I think just being clear that I want to write for what satisfies my own self and at my own pace. I think often people get caught up with writing or creating content for what others want to see or to beat the Instagram algorithm. Of course that works too, there’s no one formula, but I personally feel that it also dilutes your own aspirations, purpose and passions. I’ve always stuck to doing want I want to see in my life, and I do it at my own pace. And I think it’s helped me build an audience that appreciates that authenticity and chooses to stick around for that.
What will be your top three tips for women who want to start blogging
- Figure out what *you* want to write about and choose something that you can do sustainably for a long time
- Respect your audience by giving value to their opinions. Respect yourself by setting boundaries with them.
- Remember, slow growth is also growth. There’s no reason to not like it.
You have been an inspiration for everyone who wants to work from home, can you share your routine that keeps you motivated?
As cliched as it may sound, I treat my day as very sacred – privilege, access & health allow me certain opportunities and I want to honor them. I always try to remember this: how you live your day eventually becomes how you lived your life. I’m a morning person so I enjoy waking up early and set my day around it.
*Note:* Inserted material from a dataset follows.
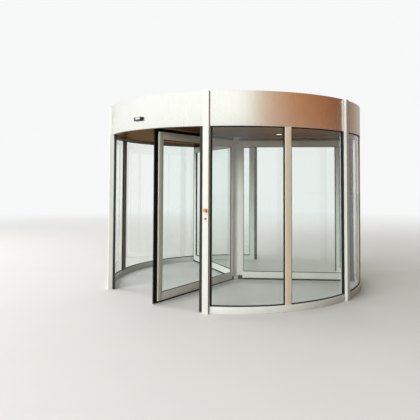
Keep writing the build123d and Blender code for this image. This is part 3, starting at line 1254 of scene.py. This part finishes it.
# Sensors: a dark moulded housing on the fascia over each entrance, with a silvered lens strip
# let into its face.
def moulded(name, color, roughness):
    """Moulded plastic with a very fine grain."""
    finish = begin(name)
    tone = finish.grain(20)
    sockets = {
        "Base Color": finish.tones(tone, color, 0.95, 1),
        "Roughness": roughness + 0.08 * tone,
        "Normal": finish.relief(finish.grain(1400, 1), 0.2, 0.00005),
    }
    return finish.close(finish.skin(sockets))


sensor_black = moulded("sensor_black", (0.022, 0.022, 0.025), 0.28)
lens_silver = brushed("lens_silver", (0.72, 0.74, 0.75), 0.2, (30, 30, 700), 0.00008)
sensor_middle = 2.332
window_middle = 2.339
sensor_depth = 0.032
sensor_half = (0.071, 0.025)
sensor_window = (0.049, 0.014)
housing_rounding = 0.01
window_rounding = 0.009
sensor_radius = drum_radius + sensor_depth
housing_steps = (
    (0.001, 0.0005), (0, 0.002), (0, 0.009), (0.0006, 0.0094), (0.0006, 0.0104), (0, 0.0108),
    (0, 0.027), (0.0006, 0.0296), (0.0018, 0.0314), (0.0032, sensor_depth),
)
window_steps = ((-0.001, 0), (0, 0.0007), (0, 0.0058))
lens_inset = 0.0006
lens_steps = ((1, 0.0055), (1, 0.0038), (0.97, 0.003), (0.9, 0.0027))


def face_outline(half_sizes, inset, radius):
    """Outline of a rectangle with round corners, drawn in by an inset."""
    w, h = (half - inset for half in half_sizes)
    return rounded(rectangle((-w, w), (-h, h), radius), steps=6)


housings = bmesh.new()
lens_strips = bmesh.new()
for angle in entrance_middles:
    rings = []
    for inset, depth in housing_steps:
        outline = face_outline(sensor_half, inset, housing_rounding - 0.6 * inset)
        rings.append([at(angle, x, drum_radius + depth, sensor_middle + z) for x, z in outline])
    for inset, back in window_steps:
        outline = face_outline(sensor_window, inset, window_rounding)
        rings.append([at(angle, x, sensor_radius - back, window_middle + z) for x, z in outline])
    loft(housings, rings)

    outline = face_outline(sensor_window, lens_inset, window_rounding - 0.0005)
    rings = [
        [at(angle, x * f, sensor_radius - back, window_middle + z * f) for x, z in outline]
        for f, back in lens_steps
    ]
    loft(lens_strips, rings)
piece("sensor_cases", housings, sensor_black, "drum", ["sensor_housings"])
piece("sensor_lenses", lens_strips, lens_silver, "drum", ["sensor_windows"])


# Buttons: on the cap of one post at each entrance, an orange mushroom-head stop button in a grey
# ring, and a smaller red button in its own ring below it.
stop_orange = moulded("stop_orange", (0.86, 0.27, 0.05), 0.25)
slow_red = moulded("slow_red", (0.6, 0.07, 0.08), 0.3)
ring_grey = moulded("ring_grey", (0.5, 0.5, 0.49), 0.4)
button_posts = ("front_right", "rear_left")
stop_height = 1.205
slow_height = 1.106
stop_ring = [(0.0195, 0), (0.02, 0.001), (0.02, 0.007), (0.0185, 0.009), (0.0135, 0.009)]
stop_head = [
    (0.013, 0.0085), (0.0125, 0.016), (0.014, 0.018), (0.0215, 0.019), (0.023, 0.0205),
    (0.023, 0.0265), (0.0222, 0.0285), (0.019, 0.0302), (0.012, 0.0309), (0.004, 0.031),
]
slow_ring = [(0.0145, 0), (0.015, 0.0006), (0.015, 0.003), (0.0138, 0.004)]
slow_head = [(0.0112, 0.0035), (0.0112, 0.0085), (0.0104, 0.0096), (0.008, 0.01), (0.002, 0.0097)]

stops = bmesh.new()
slows = bmesh.new()
button_rings = bmesh.new()
for side in button_posts:
    angle = post_angles[side]
    for height, drawing, profile in (
        (stop_height, button_rings, stop_ring),
        (stop_height, stops, stop_head),
        (slow_height, button_rings, slow_ring),
        (slow_height, slows, slow_head),
    ):
        axes = Matrix((at(angle, 1, 0, 0), Vector((0, 0, 1)), at(angle, 0, 1, 0)))
        place = axes.transposed().to_4x4()
        place.translation = at(angle, 0, cap_radius, height)
        turned(drawing, profile, place)
piece("stop_heads", stops, stop_orange, "drum", ["emergency_stops"])
piece("slow_heads", slows, slow_red, "drum", ["slow_buttons"])
piece("button_rings", button_rings, ring_grey, "drum")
Though I do think the key is not in waking up early but in setting a loose structure to your day – you can enjoy waking up later and still work from home well if you’ve created the right structure around it; it’s important to find what makes you feel your best. I always get ready for the day; just like I change into pajamas for a restful night, I believe in changing out of the clothes you slept in for a productive day. I always have a small list of things to do to guide me, I take proper chai and snack breaks to have something to look forward to, and I always shut down by the evening. I actively watchout for burnouts and I give as much importance to rest as my work.
- Which person has influenced you most in life
I would say my father. The things he said and did, teach me something new even till today, so many years after he’s passed. His spirit, strength, softness and capacity to love are my biggest inspirations in life.
How do you wind down when you’re not working
I think investing in personal relationships that matter to you, has to have as much importance in your day as your work. My husband and I always do mini check-ins with each other during work breaks. After work, we often cook together and chat about what our day was like. With dinner, we’ll catch a show together. Afterwards, I chat with my closest friends over WhatsApp, talk to my family. On weekends, I’ll spend time with my plants, do mini projects at home like a small DIY, go for walks, go out for food. And of course most importantly, sometimes just do nothing 🙂
If you compare the times when you started to today, do you think things have changed for women considerably in Pakistan
Absolutely. And it’s incredible how so many women have taken charge of the digital space and created a source of work, especially in a country where opportunities for women are still so limited. So many have created an income for themselves while sitting at home and I think just that is remarkable in itself. There are also more brands tuned in now, bigger chunks of their marketing budgets are dedicated to influencers, and they are now legitimately a part of most brands’ go-to-market strategies.
What would be your message for Pakistani women seeking Financial independence
Find what you’re good at and go for it. It could be something as simple as baking a cake, being good at making phone calls or working at a store. There is nothing taboo about any form of work, work in itself is noble. We have way too many personal limitations attached to everything in terms of whether this job is the ‘right status’ for me, or ‘what will someone else think’ or ‘can I do it’. Earning an income for yourself is incredible so go and find whatever you think you’re good at and give it a shot. Bake goodies for your friends, be someone’s personal assistant, work out of a corporate office – find an opportunity that sits well with you or create it for yourself. And then go for it.